A targeted programme is wiping the slate clean for prisoners with drug and alcohol issues.
Hawke's Bay Regional Prison's Drug Treatment Unit (DTU) has completed 50 of the six-month courses, with 10 prisoners graduating from the most recent round.
A total of 541 prisoners have been through the process since it began in May 2007, in conjunction with treatment provider CareNZ.
Addressing alcohol and drug abuse is a priority focus area for the Department of Corrections, with two-thirds of New Zealand prisoners known to have substance abuse problems and more than 50 per cent of crime committed by people under the influence of drugs and alcohol.
"I now have better insight of the underlying factors to my addiction," course graduate *Jack said. "I can identify triggers that lead to high-risk situations to eliminate re-offending in the future."
Prison director George Massingham said graduation was an important milestone in recovery and the prevention of a relapse. "Not only is the Drug Treatment Unit addressing the men's addiction to drugs and alcohol, it's an important step in their rehabilitation," he said.
"It represents a fresh start ... and will benefit them, their families and the community."
CareNZ has worked alongside Corrections in facilitating treatment units since 1997, when the first was opened in Arohata Women's Prison.
General manager of operations at CareNZ Gill Hood highlighted many outcomes of the specialised programme.
"It has taken them a lot of courage and hard work to make changes to their lives," she said.
"Research shows that DTU programmes are effective in reducing crime, we will continue to support offenders in prison and are also planning to expand our services for graduates in the community."
The DTU is a separate 60-bed area away from the mainstream prison which provides a supportive and caring environment.
A community comprising prisoners and staff worked together to establish an environment where participants felt safe to address their issues.
Through structured group work, social skills, training and therapy groups they address "factors" which influence substance abuse use as a tool to reduce offending behaviour.

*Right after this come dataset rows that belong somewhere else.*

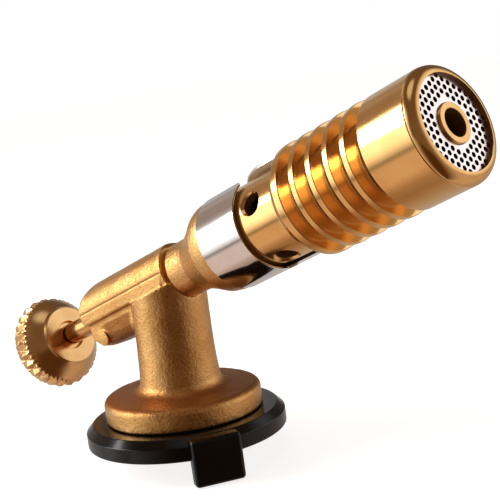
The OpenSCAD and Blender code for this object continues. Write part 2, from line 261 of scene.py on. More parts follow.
def body_shade_and_seam(mat, tint):
    """Painted shade on the flange top and the recessed web, and the mould line of the valve body:
    returns its colour and added roughness.
    """
    # painted shade: the upward faces of the flange top and the fillet at the column's foot are
    # painted a darker brown, where the column shades them
    normals = mat.node("ShaderNodeNewGeometry").outputs["True Normal"]
    place = mat.xyz(mat.coords)
    facing = mat.xyz(normals)
    height = mat.ramp(mat.mul(place["Z"], 25.0),
                      (0.0, 0), (0.235, 0), (0.27, 1), (0.36, 1), (0.48, 0))
    # mask of the painted shade on these upward faces
    skin = mat.mul(height, mat.ramp(facing["Z"], (0.25, 0), (0.80, 1)))
    tint = mat.mix(mat.mul(skin, 0.90), tint, (0.42, 0.165, 0.045))
    dull = mat.mul(skin, 0.16)

    # painted shade: the recessed web between the boss and the column is painted a darker brown
    # where it lies in shade; limits in metres, scaled into the range of the ramps
    up = mat.sub(mat.dot(mat.coords, AXIS_UP), CROSSING_UP)
    station = mat.sub(mat.dot(mat.coords, AXIS), CROSSING_ALONG)
    web_shade = mat.mul(mat.ramp(mat.mul(up, -100.0), (0.345, 0), (0.40, 1)),
                  mat.ramp(mat.mul(station, -25.0), (0.575, 1), (0.64, 0)))
    web_shade = mat.mul(web_shade, mat.ramp(mat.mul(place["X"], -50.0), (0.465, 0), (0.515, 1)))
    web_shade = mat.mul(web_shade, mat.greater(place["Z"], 0.017))
    web_shade = mat.mul(web_shade, mat.less(mat.math("ABSOLUTE", place["Y"]), 0.0057))
    tint = mat.mix(mat.mul(web_shade, 0.88), tint, (0.28, 0.10, 0.022))

    # thin dark line, 1 mm above the axis, where the two mould halves met
    up = mat.sub(mat.dot(mat.coords, AXIS_UP), CROSSING_UP + 0.0010)
    near = mat.less(mat.math("ABSOLUTE", up), 0.00013)
    flank = mat.greater(mat.math("ABSOLUTE", mat.xyz(mat.coords)["Y"]), 0.0062)
    behind = mat.less(mat.dot(mat.coords, AXIS), CROSSING_ALONG + 0.0065)
    seam = mat.mul(mat.mul(near, flank), mat.mul(behind, 0.75))
    return mat.mix(seam, tint, (0.10, 0.04, 0.012)), dull


def cast(name, marked=False):
    """Sand-cast brass: grain, pits and sparkle, darker in the low spots."""
    mat = Surface(name)
    grain = mat.noise(scale=1750.0, detail=3.5, rough=0.6)
    lumps = mat.noise(scale=640.0, detail=3.0, rough=0.55)
    blotch = mat.noise(scale=110.0, detail=4.0, rough=0.6)
    cells = mat.node("ShaderNodeTexVoronoi", {"Vector": mat.coords, "Scale": 2300.0},
                     feature="F1").outputs["Distance"]
    tint = mat.mix(mat.ramp(blotch, (0.3, 0), (0.75, 1)), (0.83, 0.49, 0.19), (0.66, 0.34, 0.10))
    shade = mat.ramp(grain, (0.30, (0.55, 0.42, 0.28)), (0.48, 0.92), (0.70, (1.0, 0.98, 0.92)))
    tint = mat.mix(0.50, tint, shade, "MULTIPLY")
    # painted shade on the flange top and the recessed web, and the mould line
    if marked:
        tint, dull = body_shade_and_seam(mat, tint)
    gloss = mat.add(mat.mul(grain, 0.20), 0.25)     # roughness 0.25 to 0.45
    if marked:
        gloss = mat.add(gloss, dull)
    normal = mat.bump(lumps, strength=0.45, distance=0.00010)
    normal = mat.bump(grain, strength=1.0, distance=0.00012, under=normal)
    normal = mat.bump(cells, strength=0.50, distance=0.00005, under=normal)
    return mat.finish(tint, gloss, normal)


def sheet(name, colour, rough, metallic=1.0):
    """Rolled stainless sheet with faint drawing lines."""
    mat = Surface(name)
    stretched = mat.node("ShaderNodeMapping", {"Vector": mat.coords, "Scale": (400, 4000, 900)})
    lines = mat.noise(scale=1.0, detail=3.0, rough=0.6, coords=stretched.outputs[0])
    smudge = mat.noise(scale=220.0, detail=4.0, rough=0.6)
    r, g, b = colour
    smudged = (r * 0.9, g * 0.87, b * 0.85)
    tint = mat.mix(mat.ramp(smudge, (0.35, 0), (0.8, 1)), colour, smudged)
    gloss = mat.add(mat.mul(smudge, 0.06), rough - 0.03)
    normal = mat.bump(lines, strength=0.10, distance=0.000008)
    return mat.finish(tint, gloss, normal, metallic)


def plastic(name, colour, rough, grain=0.05):
    """Moulded plastic: slight flow marks, dust specks and a soft clear skin."""
    mat = Surface(name)
    flow = mat.noise(scale=90.0, detail=3.0, rough=0.5)
    fine = mat.noise(scale=3500.0, detail=2.0, rough=0.5)
    speck = mat.noise(scale=1400.0, detail=1.0, rough=0.5)
    r, g, b = colour
    tint = mat.mix(mat.ramp(flow, (0.3, 0), (0.8, 1)), colour, (r * 1.8, g * 1.6, b * 1.5))
    tint = mat.mix(mat.ramp(speck, (0.76, 0), (0.82, 0.12)), tint, (0.06, 0.05, 0.045))
    mat.inputs["Specular IOR Level"].default_value = 0.32
    gloss = mat.add(mat.mul(flow, 0.10), rough - 0.05)
    normal = mat.bump(flow, strength=0.05, distance=0.0003)
    normal = mat.bump(fine, strength=grain, distance=0.00002, under=normal)
    return mat.finish(tint, gloss, normal, metallic=0.0)


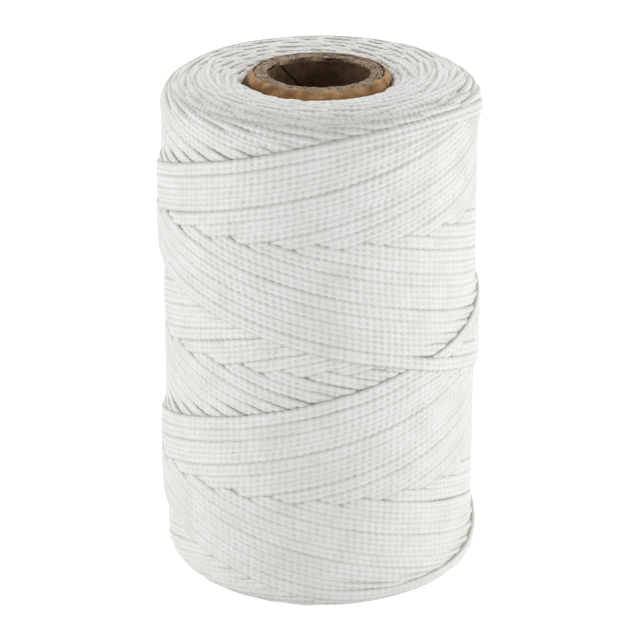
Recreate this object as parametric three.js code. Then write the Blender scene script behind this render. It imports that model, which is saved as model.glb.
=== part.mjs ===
// A cross-wound reel of flat white braided cord on a spiral-wound paperboard tube.
// Millimetres, +Z up. The origin is the centre of the tube's lower end, on the surface it stands on.

import * as THREE from 'three';

// ---- Driving dimensions -------------------------------------------------------------------

// Paperboard tube, built up from helical plies.
const tubeLength = 134;
const boreDiameter = 25.4;
const linerThickness = 0.4;
const bodyPlyThickness = 0.7;
const bodyPlyCount = 6;
const kraftThickness = 0.4;
const glueLine = 0.05;
const plySeamPitch = 80;
const plySeamGap = 0.5;
const plySeamTwist = 70;
const linerSeamAngle = 30;
const tubeSides = 36;

// Wound package.
const packageRadius = 41.2;
const endRecess = 0.6;
const shoulderWidth = 6.4;
const shoulderHeight = 9;
const craterDepth = 3.4;
const slumpDepth = 1;
const slumpWidth = 1.4;
const tubeClearance = 0.3;
const coreSides = 36;
const shoulderSteps = 4;
const craterSteps = 3;

// Cord of the outer layer, pressed flat where it lies.
const cordWidth = 2.6;
const cordThickness = 1.6;
const cordFlat = 1.45;
const turnGap = 0.5;
const cordClearance = 0.35;
const crossingGap = 1;

// Cross winding: the guide goes up in two turns and down in two, a little early each time.
const turnsPerStroke = 2;
const doubleStrokes = 6;
const turnaroundInset = 3.2;
const turnaroundSweep = 10;
const newestTurnaround = 30;
const loopSteps = 24;
const cordLead = 80;
const crossingMargin = 8;
const crossingRamp = 30;
const turnaroundRamp = 6;

const boardBrown = 0x8d7c69;
const linerBrown = 0x7d6a55;
const kraftTan = 0xbf8d5f;
const coreWhite = 0xd9dad3;
const cordWhite = 0xeeeee9;
const boardRoughness = 0.9;
const cordRoughness = 0.8;

// ---- Small helpers --------------------------------------------------------------------------

const radians = THREE.MathUtils.degToRad;
const smooth = (value, start, end) => THREE.MathUtils.smoothstep(value, start, end);

// Angle 0 faces -Y and grows towards +X.
function around(radius, degrees, z) {
  const angle = radians(degrees);
  return new THREE.Vector3(radius * Math.sin(angle), -radius * Math.cos(angle), z);
}

function closedGeometry(points, triangles) {
  const geometry = new THREE.BufferGeometry();
  geometry.setAttribute('position', new THREE.Float32BufferAttribute(points, 3));
  geometry.setIndex(triangles);
  geometry.computeVertexNormals();
  return geometry;
}

// A ring of sections, each a list of points, joined into one closed tube with flat ends.
function loft(sections) {
  const sides = sections[0].length;
  const points = sections.flat().flatMap((point) => [point.x, point.y, point.z]);
  const triangles = [];
  for (let ring = 0; ring < sections.length - 1; ring += 1) {
    for (let side = 0; side < sides; side += 1) {
      const a = ring * sides + side;
      const b = ring * sides + ((side + 1) % sides);
      triangles.push(a, b, a + sides, b, b + sides, a + sides);
    }
  }
  const last = (sections.length - 1) * sides;
  for (let side = 1; side < sides - 1; side += 1) {
    triangles.push(0, side + 1, side);
    triangles.push(last, last + side, last + side + 1);
  }
  return closedGeometry(points, triangles);
}

// A lathe profile of [radius, height] pairs turned about +Z.
function turned(profile, sides) {
  const closed = [...profile, profile[0]].map(([radius, height]) => new THREE.Vector2(radius, height));
  return new THREE.LatheGeometry(closed, sides).rotateX(Math.PI / 2);
}

function part(name, geometry, color, roughness) {
  const material = new THREE.MeshStandardMaterial({ color, roughness, metalness: 0 });
  const mesh = new THREE.Mesh(geometry, material);
  mesh.name = name;
  return mesh;
}

// ---- Paperboard tube --------------------------------------------------------------------------

// One strip of board wound into a tube, with its edges butted and its ends trimmed square to the axis.
function helicalPly(innerRadius, thickness, startAngle) {
  const outerRadius = innerRadius + thickness;
  const stepRise = plySeamPitch / tubeSides;
  const leastHeight = 0.1 * stepRise;
  const sections = [];
  for (let step = -tubeSides; step * stepRise < tubeLength; step += 1) {
    const low = Math.max(0, step * stepRise + plySeamGap / 2);
    const high = Math.min(tubeLength, step * stepRise + plySeamPitch - plySeamGap / 2);
    if (high - low > leastHeight) {
      const degrees = startAngle + (360 / tubeSides) * step;
      sections.push([
        around(innerRadius, degrees, low),
        around(innerRadius, degrees, high),
        around(outerRadius, degrees, high),
        around(outerRadius, degrees, low),
      ]);
    }
  }
  return loft(sections);
}

const plies = [{ name: 'tube_inner_liner', thickness: linerThickness, colour: linerBrown }];
for (let index = 1; index <= bodyPlyCount; index += 1) {
  plies.push({ name: `tube_board_ply_${index}`, thickness: bodyPlyThickness, colour: boardBrown });
}
plies.push({ name: 'tube_outer_kraft_ply', thickness: kraftThickness, colour: kraftTan });

function buildTube() {
  const tube = new THREE.Group();
  let innerRadius = boreDiameter / 2;
  plies.forEach(({ name, thickness, colour }, index) => {
    const geometry = helicalPly(innerRadius, thickness, linerSeamAngle + index * plySeamTwist);
    tube.add(part(name, geometry, colour, boardRoughness));
    innerRadius += thickness + glueLine;
  });
  return tube;
}

const tubeRadius = boreDiameter / 2 + plies.reduce((sum, ply) => sum + ply.thickness + glueLine, -glueLine);

// ---- Winding core: every turn beneath the outer layer -----------------------------------------

const stepAngle = 360 / loopSteps;
const facetShrink = Math.cos(radians(stepAngle / 2));
const crossingLift = cordThickness + crossingGap;
const coreRadius = (packageRadius - crossingLift - cordThickness) * facetShrink - cordClearance;
const crestRadius = coreRadius - shoulderWidth;
const middle = tubeLength / 2;
const halfWinding = middle - endRecess;

// Radius of the core's rounded side at a height, and how steeply it falls inwards there.
function coreSurface(z) {
  const fromMiddle = z - middle;
  const past = Math.max(0, Math.abs(fromMiddle) - (halfWinding - shoulderHeight)) / shoulderHeight;
  const root = Math.sqrt(Math.max(1e-6, 1 - past * past));
  const slope = -Math.sign(fromMiddle) * (shoulderWidth / shoulderHeight) * (past / root);
  return { radius: crestRadius + shoulderWidth * root, slope };
}

// Half of the profile, from the crater beside the tube over the crest to the straight side.
function endProfile() {
  const bore = tubeRadius + tubeClearance;
  const floor = bore + slumpWidth;
  const points = [[bore, halfWinding - craterDepth - slumpDepth]];
  for (let step = 0; step < craterSteps; step += 1) {
    const share = step / craterSteps;
    points.push([
      floor + (crestRadius - floor) * share,
      halfWinding - craterDepth * (1 - Math.sin((Math.PI / 2) * share)),
    ]);
  }
  for (let step = 0; step <= shoulderSteps; step += 1) {
    const angle = (Math.PI / 2) * (step / shoulderSteps);
    points.push([
      crestRadius + shoulderWidth * Math.sin(angle),
      halfWinding - shoulderHeight * (1 - Math.cos(angle)),
    ]);
  }
  return points;
}

function windingCore() {
  const top = endProfile().map(([radius, height]) => [radius, middle + height]);
  const bottom = endProfile().map(([radius, height]) => [radius, middle - height]);
  return turned([...bottom, ...top.reverse()], coreSides);
}

// ---- Outer winding: the newest turns, one unbroken cord ---------------------------------------

// Each stroke ends early, so every double stroke lies one cord spacing beside the last.
const windingPitch = (2 * (halfWinding - turnaroundInset)) / turnsPerStroke;
const windAngle = Math.atan2(windingPitch, 2 * Math.PI * coreRadius);
const strokeShift = THREE.MathUtils.radToDeg((cordWidth + turnGap) / Math.sin(windAngle) / coreRadius);
const strokeAngle = 360 * turnsPerStroke - strokeShift / 2;
const strokeCount = 2 * doubleStrokes;
const firstTurnaround = newestTurnaround + (strokeCount - 1) * (strokeShift / 2);

// Stroke number and angle since its start; even strokes climb.
function strokeAt(travel) {
  const stroke = Math.floor(travel / strokeAngle);
  return { stroke, since: travel - stroke * strokeAngle };
}

// Height on the core: straight helices, rounded where the guide reverses.
function heightAt(travel) {
  const { stroke, since } = strokeAt(travel);
  const rise = (2 * (halfWinding - turnaroundInset)) / strokeAngle;
  const fromEnd = Math.min(since, strokeAngle - since);
  const rounded = (fromEnd * fromEnd + turnaroundSweep * turnaroundSweep) / (2 * turnaroundSweep);
  const climbed = fromEnd < turnaroundSweep ? rounded : fromEnd;
  const nearStart = since < strokeAngle / 2;
  const height = rise * (nearStart ? climbed : strokeAngle - climbed);
  const climbing = stroke % 2 === 0;
  return middle + (climbing ? 1 : -1) * (height - (halfWinding - turnaroundInset));
}

// Share of the crossing lift. A stroke starts on top of the turns it leaves, and the two
// directions then take the upper place in turn, half a turn apart.
const bandReach = doubleStrokes * (strokeShift / 2) + crossingMargin;

function liftAt(travel) {
  const { stroke, since } = strokeAt(travel);
  const crossings = stroke % 2 === 0 ? [180, 540] : [360];
  const held = (centre) => 1 - smooth(Math.abs(since - centre), bandReach, bandReach + crossingRamp);
  const leaving = smooth(since, -turnaroundRamp, turnaroundRamp) * held(0);
  const arriving = smooth(since - strokeAngle, -turnaroundRamp, turnaroundRamp);
  return Math.max(leaving, arriving, ...crossings.map(held));
}

function cordCentre(travel) {
  const { radius, slope } = coreSurface(heightAt(travel));
  const outward = 1 / Math.hypot(1, slope);
  const facetGap = coreRadius * (1 / facetShrink - 1);
  const lift = facetGap + cordClearance + cordThickness / 2 + crossingLift * liftAt(travel);
  const degrees = firstTurnaround + travel;
  const centre = around(radius + lift * outward, degrees, heightAt(travel) - lift * outward * slope);
  const normal = around(outward, degrees, -slope * outward);
  return { centre, normal };
}

// Places along the cord where a section stands: a fixed grid of angles, closer at turnarounds.
function sectionTravels() {
  const start = cordLead;
  const end = strokeCount * strokeAngle + cordLead;
  const close = [];
  for (let stroke = 1; stroke <= strokeCount; stroke += 1) {
    for (const offset of [-turnaroundSweep, -turnaroundSweep / 2, 0, turnaroundSweep / 2, turnaroundSweep]) {
      close.push(stroke * strokeAngle + offset);
    }
  }
  const grid = [];
  const first = Math.ceil((firstTurnaround + start) / stepAngle) * stepAngle - firstTurnaround;
  for (let travel = first; travel < end; travel += stepAngle) {
    if (close.every((other) => Math.abs(other - travel) > stepAngle / 4)) {
      grid.push(travel);
    }
  }
  return [...grid, ...close].sort((a, b) => a - b);
}

// Six-sided flattened section: a flat on the core, a flat outside and an edge to each side.
function sectionOutline({ centre, normal }, tangent) {
  const across = new THREE.Vector3().crossVectors(normal, tangent).normalize();
  const up = new THREE.Vector3().crossVectors(tangent, across).normalize();
  const edge = cordWidth / 2;
  const flat = cordFlat / 2;
  const face = cordThickness / 2;
  const corners = [[edge, 0], [flat, face], [-flat, face], [-edge, 0], [-flat, -face], [flat, -face]];
  return corners.map(([side, height]) => centre.clone()
    .addScaledVector(across, side)
    .addScaledVector(up, height));
}

function cordSections() {
  const stations = sectionTravels().map((travel) => ({ travel, ...cordCentre(travel) }));
  const straight = (from, towards) => ({
    ...from,
    centre: from.centre.clone().add(from.centre.clone().sub(towards.centre).setLength(cordWidth)),
  });
  stations.unshift(straight(stations[0], stations[1]));
  stations.push(straight(stations.at(-1), stations.at(-2)));
  return stations.map((station, index) => {
    const before = stations[Math.max(0, index - 1)].centre;
    const after = stations[Math.min(stations.length - 1, index + 1)].centre;
    const tangent = after.clone().sub(before).normalize();
    return { travel: station.travel, outline: sectionOutline(station, tangent) };
  });
}

// Least distance between skin points of different turns, on a finer set of points.
function leastGap(sections) {
  const cell = 2;
  const parts = 8;
  const sameTurn = 90;
  const cells = new Map();
  const keyOf = (x, y, z) => `${x},${y},${z}`;
  const skin = [];
  for (let index = 0; index < sections.length - 1; index += 1) {
    const here = sections[index];
    const next = sections[index + 1];
    for (let share = 0; share < parts; share += 1) {
      const ring = here.outline.map((point, side) => point.clone().lerp(next.outline[side], share / parts));
      const travel = here.travel + ((next.travel - here.travel) * share) / parts;
      ring.forEach((point, side) => {
        const corner = ring[(side + 1) % ring.length];
        skin.push({ point, travel }, { point: point.clone().lerp(corner, 0.5), travel });
      });
    }
  }
  let least = Infinity;
  for (const { point, travel } of skin) {
    const [x, y, z] = point.toArray().map((value) => Math.floor(value / cell));
    for (let near = 0; near < 27; near += 1) {
      const key = keyOf(x - 1 + (near % 3), y - 1 + (Math.floor(near / 3) % 3), z - 1 + Math.floor(near / 9));
      for (const other of cells.get(key) ?? []) {
        if (Math.abs(other.travel - travel) > sameTurn) {
          least = Math.min(least, point.distanceTo(other.point));
        }
      }
    }
    const key = keyOf(x, y, z);
    if (!cells.has(key)) {
      cells.set(key, []);
    }
    cells.get(key).push({ point, travel });
  }
  return least;
}

function outerWinding() {
  const sections = cordSections();
  const turns = (sections.at(-1).travel - sections[0].travel) / 360;
  console.log(`outer winding: ${turns.toFixed(1)} turns, least gap to itself ${leastGap(sections).toFixed(2)} mm`);
  return loft(sections.map(({ outline }) => outline));
}

// ---- Assembly ---------------------------------------------------------------------------------

const reel = new THREE.Group();
reel.add(buildTube());
reel.add(part('winding_core', windingCore(), coreWhite, cordRoughness));
reel.add(part('outer_winding', outerWinding(), cordWhite, cordRoughness));

export default reel;
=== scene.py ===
import math

import bpy
import numpy as np
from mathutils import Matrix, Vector


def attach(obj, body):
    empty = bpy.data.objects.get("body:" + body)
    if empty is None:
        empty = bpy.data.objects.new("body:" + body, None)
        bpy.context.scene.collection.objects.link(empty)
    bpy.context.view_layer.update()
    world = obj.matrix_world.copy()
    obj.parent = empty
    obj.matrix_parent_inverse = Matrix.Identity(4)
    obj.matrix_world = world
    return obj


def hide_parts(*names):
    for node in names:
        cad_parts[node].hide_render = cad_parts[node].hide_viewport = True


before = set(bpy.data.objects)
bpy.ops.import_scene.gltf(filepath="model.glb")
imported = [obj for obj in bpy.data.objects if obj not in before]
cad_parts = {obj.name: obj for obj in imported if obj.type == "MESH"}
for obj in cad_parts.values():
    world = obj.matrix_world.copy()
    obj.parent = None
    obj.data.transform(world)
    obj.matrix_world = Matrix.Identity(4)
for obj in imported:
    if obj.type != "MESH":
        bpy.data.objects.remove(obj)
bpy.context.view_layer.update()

MM = 0.001

# ---- Sizes, in millimetres and degrees -----------------------------------------------------

# The paper tube.
TUBE_RADIUS = 18.05
BORE_RADIUS = 12.7
TUBE_LENGTH = 134.0
MIDDLE = TUBE_LENGTH / 2
LINER = 0.4                # thickness of the innermost strip of the tube
KRAFT = 0.3                # thickness of the outermost one
BOARD_PLIES = 6
RIM_WEAR = 0.5             # that the upper rim has lost
RIM_ROUND = 2.0            # radius of the rims' outer edges, over which the outermost strip bends
RIM_SLOPE = 0.2            # that a rim falls from there to the bore
STRIP_RISE = 85.0          # of the strips' seams in one turn
KRAFT_SEAM = 8             # degrees around, where the outermost strip's seam reaches the top
LINER_SEAM = 237           # the same for the innermost strip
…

Criteria for entry to the programme is strict - prisoners must first acknowledge they have an addiction and be motivated to change their own lives.
Greater access to alcohol and drug treatment is one of the ways Corrections aimed to reduce re-offending by 25 per cent by 2017.
Options were also available for prisoners who were not part of the DTU. A range of drug and alcohol rehabilitation and intervention programmes are also offered to those carrying out community sentences.